Power is calculated from hydraulic power ρgQH and then corrected for pump and motor efficiency. A service factor is applied to propose a practical motor rating that can tolerate typical operating variability. Use the pipe velocity output as a quick sanity check; unusually high velocity can increase losses, noise, and wear, while very low velocity may increase solids deposition in wastewater applications.
Worked example: Using an average inflow of 60 m³/h, a peak factor of 2.5, 10% infiltration, and 15% reserve, the station design flow is about 189.75 m³/h. With 2 duty pumps, each pump is sized near 94.88 m³/h. With 150 m of 200 mm pipe, C = 120, ΣK = 4.0, 12 m static lift, and 100 kPa residual pressure, the TDH is about 23 m and the recommended motor is about 11 kW per duty pump.
Treat these results as a sizing starting point. Final selection should confirm pump curves at the intended operating point, check NPSH available versus required, review solids handling and minimum submergence, confirm electrical starting constraints, and coordinate controls (VFD or on/off) with the wet well geometry.

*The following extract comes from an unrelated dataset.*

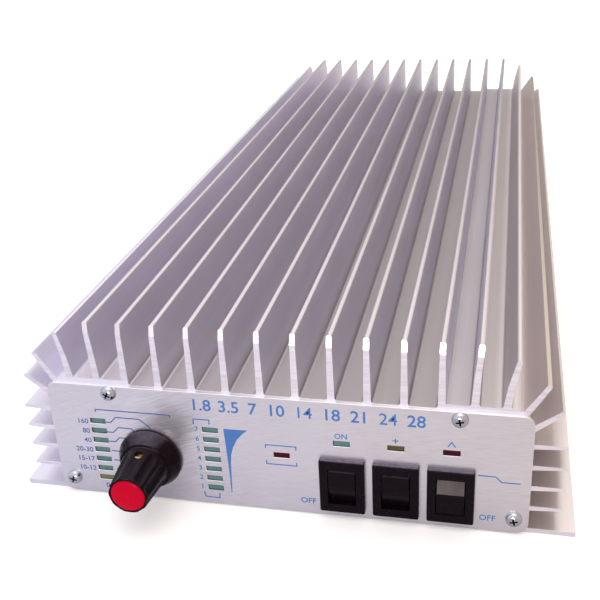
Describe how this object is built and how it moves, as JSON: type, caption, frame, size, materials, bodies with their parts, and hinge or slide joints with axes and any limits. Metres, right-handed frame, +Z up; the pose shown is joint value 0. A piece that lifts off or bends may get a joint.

1) What does “duty + standby” mean?
Duty pumps share the required flow during normal operation. Standby pumps provide redundancy for maintenance or failure, keeping the station operational when one unit is unavailable.
2) Which flow should I enter: average or peak?
Enter the average inflow and apply a peak factor. This keeps assumptions transparent and makes it easier to justify the final design flow during reviews.
3) When should I include infiltration/inflow and reserve?
Add them when the project requires contingency for wet weather, aging sewers, future connections, or conservative approvals. If you have measured peak wet-weather data, you may reduce allowances.
4) Is Hazen–Williams suitable for all fluids?
It is commonly used for waterlike fluids in full pipes under turbulent conditions. For viscous fluids, slurries, or unusual temperatures, a Darcy–Weisbach approach is typically more appropriate.
5) What is a reasonable pipe velocity?
Many systems target roughly 0.7–3.0 m/s depending on application and solids handling. Very high velocity raises losses and wear; very low velocity can cause sedimentation and odors.
6) How accurate is the motor rating output?
It is an estimate based on assumed efficiencies and a service factor. Final motor selection should be checked against manufacturer curves, voltage and starting limits, and any VFD control strategy.
7) Why enable the wet well sizing option?
It helps reduce short cycling by estimating drawdown volume and a circular wet well diameter for a chosen number of starts per hour and minimum run time. It supports controls and reliability planning.